BEGIN Stored data
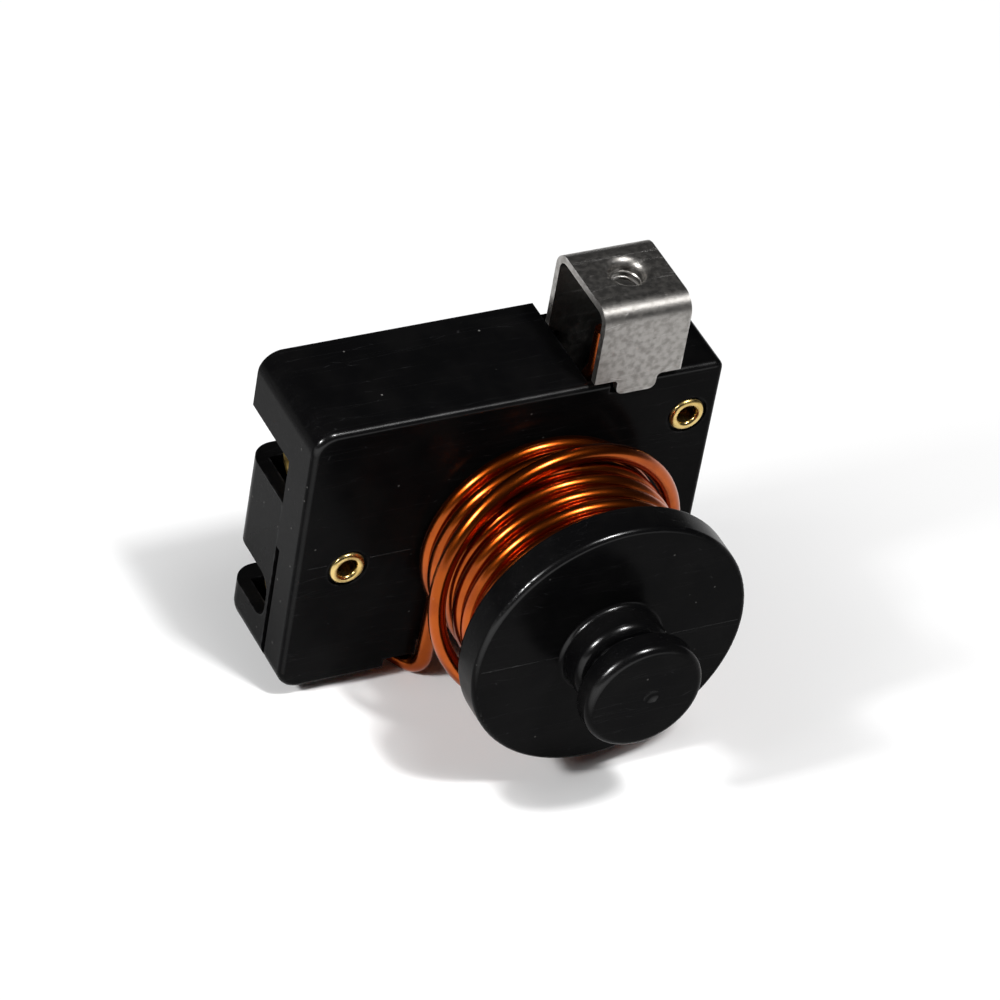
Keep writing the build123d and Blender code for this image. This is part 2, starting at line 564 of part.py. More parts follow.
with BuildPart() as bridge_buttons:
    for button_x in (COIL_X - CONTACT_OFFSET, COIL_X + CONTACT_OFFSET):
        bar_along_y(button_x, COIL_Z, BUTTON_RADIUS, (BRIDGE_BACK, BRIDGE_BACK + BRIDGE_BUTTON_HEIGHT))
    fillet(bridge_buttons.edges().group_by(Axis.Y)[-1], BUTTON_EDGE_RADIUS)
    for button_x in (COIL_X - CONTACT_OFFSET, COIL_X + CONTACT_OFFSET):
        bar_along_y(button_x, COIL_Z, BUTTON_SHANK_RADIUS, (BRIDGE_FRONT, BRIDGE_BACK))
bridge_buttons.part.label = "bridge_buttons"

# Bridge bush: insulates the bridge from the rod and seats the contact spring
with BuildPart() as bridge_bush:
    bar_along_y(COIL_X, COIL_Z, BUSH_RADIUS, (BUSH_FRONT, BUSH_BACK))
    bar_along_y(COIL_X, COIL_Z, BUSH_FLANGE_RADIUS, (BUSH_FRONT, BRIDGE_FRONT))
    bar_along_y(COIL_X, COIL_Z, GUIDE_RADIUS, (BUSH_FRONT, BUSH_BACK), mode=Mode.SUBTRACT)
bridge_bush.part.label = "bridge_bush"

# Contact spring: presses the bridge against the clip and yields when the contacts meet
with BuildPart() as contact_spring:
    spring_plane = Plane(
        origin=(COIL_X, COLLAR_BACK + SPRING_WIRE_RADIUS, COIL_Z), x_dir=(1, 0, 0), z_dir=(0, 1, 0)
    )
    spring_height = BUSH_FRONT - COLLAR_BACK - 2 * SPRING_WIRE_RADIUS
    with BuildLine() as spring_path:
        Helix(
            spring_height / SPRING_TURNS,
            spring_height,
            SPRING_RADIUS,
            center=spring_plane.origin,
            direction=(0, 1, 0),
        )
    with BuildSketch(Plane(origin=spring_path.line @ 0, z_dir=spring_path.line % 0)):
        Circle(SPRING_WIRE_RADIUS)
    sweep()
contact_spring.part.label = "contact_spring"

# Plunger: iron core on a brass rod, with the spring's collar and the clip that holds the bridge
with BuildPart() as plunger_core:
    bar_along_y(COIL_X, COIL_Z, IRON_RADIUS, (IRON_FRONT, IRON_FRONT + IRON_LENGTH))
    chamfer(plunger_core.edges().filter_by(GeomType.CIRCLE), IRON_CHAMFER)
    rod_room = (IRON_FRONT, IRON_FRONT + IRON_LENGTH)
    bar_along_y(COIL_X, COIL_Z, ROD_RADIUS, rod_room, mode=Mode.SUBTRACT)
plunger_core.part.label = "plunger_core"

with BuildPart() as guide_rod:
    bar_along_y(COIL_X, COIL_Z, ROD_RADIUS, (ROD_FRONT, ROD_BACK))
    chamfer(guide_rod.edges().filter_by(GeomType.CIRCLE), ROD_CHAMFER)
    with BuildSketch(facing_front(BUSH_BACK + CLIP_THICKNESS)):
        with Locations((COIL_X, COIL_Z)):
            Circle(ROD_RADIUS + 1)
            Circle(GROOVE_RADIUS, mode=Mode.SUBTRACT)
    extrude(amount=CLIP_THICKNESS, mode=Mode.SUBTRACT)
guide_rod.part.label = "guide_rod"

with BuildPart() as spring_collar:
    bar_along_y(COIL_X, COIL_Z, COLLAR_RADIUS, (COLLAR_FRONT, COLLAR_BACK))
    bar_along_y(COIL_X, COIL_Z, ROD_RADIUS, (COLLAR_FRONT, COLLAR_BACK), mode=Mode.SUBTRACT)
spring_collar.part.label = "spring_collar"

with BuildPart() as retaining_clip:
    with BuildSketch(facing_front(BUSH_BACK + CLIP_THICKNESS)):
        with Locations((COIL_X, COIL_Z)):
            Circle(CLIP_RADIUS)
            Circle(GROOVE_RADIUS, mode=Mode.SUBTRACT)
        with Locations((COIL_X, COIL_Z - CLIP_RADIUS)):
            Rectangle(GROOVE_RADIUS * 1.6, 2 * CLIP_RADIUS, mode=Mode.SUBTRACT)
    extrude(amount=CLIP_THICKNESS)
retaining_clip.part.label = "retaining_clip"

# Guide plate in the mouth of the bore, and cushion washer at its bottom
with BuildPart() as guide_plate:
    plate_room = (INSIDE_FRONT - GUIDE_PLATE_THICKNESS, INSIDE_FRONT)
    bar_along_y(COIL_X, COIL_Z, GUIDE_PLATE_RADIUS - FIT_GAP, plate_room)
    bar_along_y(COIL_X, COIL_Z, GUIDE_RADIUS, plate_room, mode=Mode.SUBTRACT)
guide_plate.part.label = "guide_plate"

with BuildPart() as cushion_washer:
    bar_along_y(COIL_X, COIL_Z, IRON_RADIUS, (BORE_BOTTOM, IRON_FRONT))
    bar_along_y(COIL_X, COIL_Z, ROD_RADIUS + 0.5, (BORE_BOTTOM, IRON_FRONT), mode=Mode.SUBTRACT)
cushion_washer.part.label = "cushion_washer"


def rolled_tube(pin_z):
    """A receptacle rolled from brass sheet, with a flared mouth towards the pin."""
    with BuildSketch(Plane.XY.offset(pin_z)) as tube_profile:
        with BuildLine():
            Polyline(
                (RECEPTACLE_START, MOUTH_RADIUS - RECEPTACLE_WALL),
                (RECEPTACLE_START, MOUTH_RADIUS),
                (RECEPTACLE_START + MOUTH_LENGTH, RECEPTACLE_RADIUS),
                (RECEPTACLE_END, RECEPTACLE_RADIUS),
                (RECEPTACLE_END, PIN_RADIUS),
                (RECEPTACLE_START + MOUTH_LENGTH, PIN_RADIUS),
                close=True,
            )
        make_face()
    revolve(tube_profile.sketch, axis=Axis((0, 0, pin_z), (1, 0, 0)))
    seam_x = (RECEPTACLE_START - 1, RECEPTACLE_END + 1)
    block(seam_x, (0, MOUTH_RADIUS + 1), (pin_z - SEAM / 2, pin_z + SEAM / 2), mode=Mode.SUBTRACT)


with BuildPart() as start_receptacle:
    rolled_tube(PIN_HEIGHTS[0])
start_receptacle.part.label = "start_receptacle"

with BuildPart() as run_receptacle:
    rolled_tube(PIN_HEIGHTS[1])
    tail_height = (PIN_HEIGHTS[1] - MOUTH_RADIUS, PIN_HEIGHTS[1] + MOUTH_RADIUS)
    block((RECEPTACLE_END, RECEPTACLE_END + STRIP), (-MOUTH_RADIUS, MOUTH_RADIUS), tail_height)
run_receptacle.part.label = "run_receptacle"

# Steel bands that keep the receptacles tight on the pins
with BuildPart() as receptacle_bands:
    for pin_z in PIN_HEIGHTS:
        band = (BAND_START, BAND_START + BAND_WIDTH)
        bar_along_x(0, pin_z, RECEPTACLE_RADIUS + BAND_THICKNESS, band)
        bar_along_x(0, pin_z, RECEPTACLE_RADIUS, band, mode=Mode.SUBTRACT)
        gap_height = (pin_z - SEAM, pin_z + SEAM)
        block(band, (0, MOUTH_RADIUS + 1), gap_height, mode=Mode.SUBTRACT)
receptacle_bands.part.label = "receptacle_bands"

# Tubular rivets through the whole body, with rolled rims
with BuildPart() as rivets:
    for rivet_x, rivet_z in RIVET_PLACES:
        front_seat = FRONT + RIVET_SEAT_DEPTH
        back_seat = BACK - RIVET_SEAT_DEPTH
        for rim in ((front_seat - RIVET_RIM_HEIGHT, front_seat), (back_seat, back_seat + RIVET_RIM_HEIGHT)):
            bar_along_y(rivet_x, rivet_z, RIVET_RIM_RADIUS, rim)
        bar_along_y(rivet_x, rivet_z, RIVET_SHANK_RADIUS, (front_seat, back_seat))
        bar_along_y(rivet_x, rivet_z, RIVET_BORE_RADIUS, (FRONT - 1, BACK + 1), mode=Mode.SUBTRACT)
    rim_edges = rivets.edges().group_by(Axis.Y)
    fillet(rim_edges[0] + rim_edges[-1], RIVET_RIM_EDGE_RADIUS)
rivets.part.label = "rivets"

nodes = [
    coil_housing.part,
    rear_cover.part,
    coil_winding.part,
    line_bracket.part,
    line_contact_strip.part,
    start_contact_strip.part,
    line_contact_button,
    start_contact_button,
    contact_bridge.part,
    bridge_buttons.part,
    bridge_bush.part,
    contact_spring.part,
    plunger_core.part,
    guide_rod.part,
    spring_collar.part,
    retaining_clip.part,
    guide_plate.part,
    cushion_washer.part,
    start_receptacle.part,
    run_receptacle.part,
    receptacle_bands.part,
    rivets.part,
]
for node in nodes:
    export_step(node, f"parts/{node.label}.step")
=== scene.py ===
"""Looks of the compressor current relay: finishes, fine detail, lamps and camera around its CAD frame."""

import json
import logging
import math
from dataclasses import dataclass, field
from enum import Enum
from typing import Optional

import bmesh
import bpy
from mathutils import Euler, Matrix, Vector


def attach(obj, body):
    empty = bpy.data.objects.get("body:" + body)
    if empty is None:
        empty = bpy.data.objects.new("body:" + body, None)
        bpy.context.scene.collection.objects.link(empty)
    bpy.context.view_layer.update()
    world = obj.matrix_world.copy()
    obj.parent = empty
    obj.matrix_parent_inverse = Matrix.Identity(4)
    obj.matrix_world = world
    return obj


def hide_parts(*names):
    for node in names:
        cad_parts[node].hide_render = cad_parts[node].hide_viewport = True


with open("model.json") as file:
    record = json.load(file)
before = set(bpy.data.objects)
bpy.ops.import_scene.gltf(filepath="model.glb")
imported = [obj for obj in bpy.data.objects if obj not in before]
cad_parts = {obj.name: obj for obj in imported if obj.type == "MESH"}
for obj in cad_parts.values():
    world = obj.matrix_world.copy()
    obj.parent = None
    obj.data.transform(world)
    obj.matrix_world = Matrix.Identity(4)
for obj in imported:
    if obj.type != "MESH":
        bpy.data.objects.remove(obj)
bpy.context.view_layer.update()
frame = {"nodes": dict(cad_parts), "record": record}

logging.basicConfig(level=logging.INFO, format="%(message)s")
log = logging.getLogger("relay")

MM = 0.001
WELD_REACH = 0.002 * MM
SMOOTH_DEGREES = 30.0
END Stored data
Only the lines from the one containing "back_seat = BACK - RIVET_SEAT_DEPTH" to the one containing "imported = [obj" are to be printed, both ends included, exactly as written.

-- Finished exercise --
        back_seat = BACK - RIVET_SEAT_DEPTH
        for rim in ((front_seat - RIVET_RIM_HEIGHT, front_seat), (back_seat, back_seat + RIVET_RIM_HEIGHT)):
            bar_along_y(rivet_x, rivet_z, RIVET_RIM_RADIUS, rim)
        bar_along_y(rivet_x, rivet_z, RIVET_SHANK_RADIUS, (front_seat, back_seat))
        bar_along_y(rivet_x, rivet_z, RIVET_BORE_RADIUS, (FRONT - 1, BACK + 1), mode=Mode.SUBTRACT)
    rim_edges = rivets.edges().group_by(Axis.Y)
    fillet(rim_edges[0] + rim_edges[-1], RIVET_RIM_EDGE_RADIUS)
rivets.part.label = "rivets"

nodes = [
    coil_housing.part,
    rear_cover.part,
    coil_winding.part,
    line_bracket.part,
    line_contact_strip.part,
    start_contact_strip.part,
    line_contact_button,
    start_contact_button,
    contact_bridge.part,
    bridge_buttons.part,
    bridge_bush.part,
    contact_spring.part,
    plunger_core.part,
    guide_rod.part,
    spring_collar.part,
    retaining_clip.part,
    guide_plate.part,
    cushion_washer.part,
    start_receptacle.part,
    run_receptacle.part,
    receptacle_bands.part,
    rivets.part,
]
for node in nodes:
    export_step(node, f"parts/{node.label}.step")
=== scene.py ===
"""Looks of the compressor current relay: finishes, fine detail, lamps and camera around its CAD frame."""

import json
import logging
import math
from dataclasses import dataclass, field
from enum import Enum
from typing import Optional

import bmesh
import bpy
from mathutils import Euler, Matrix, Vector


def attach(obj, body):
    empty = bpy.data.objects.get("body:" + body)
    if empty is None:
        empty = bpy.data.objects.new("body:" + body, None)
        bpy.context.scene.collection.objects.link(empty)
    bpy.context.view_layer.update()
    world = obj.matrix_world.copy()
    obj.parent = empty
    obj.matrix_parent_inverse = Matrix.Identity(4)
    obj.matrix_world = world
    return obj


def hide_parts(*names):
    for node in names:
        cad_parts[node].hide_render = cad_parts[node].hide_viewport = True


with open("model.json") as file:
    record = json.load(file)
before = set(bpy.data.objects)
bpy.ops.import_scene.gltf(filepath="model.glb")
imported = [obj for obj in bpy.data.objects if obj not in before]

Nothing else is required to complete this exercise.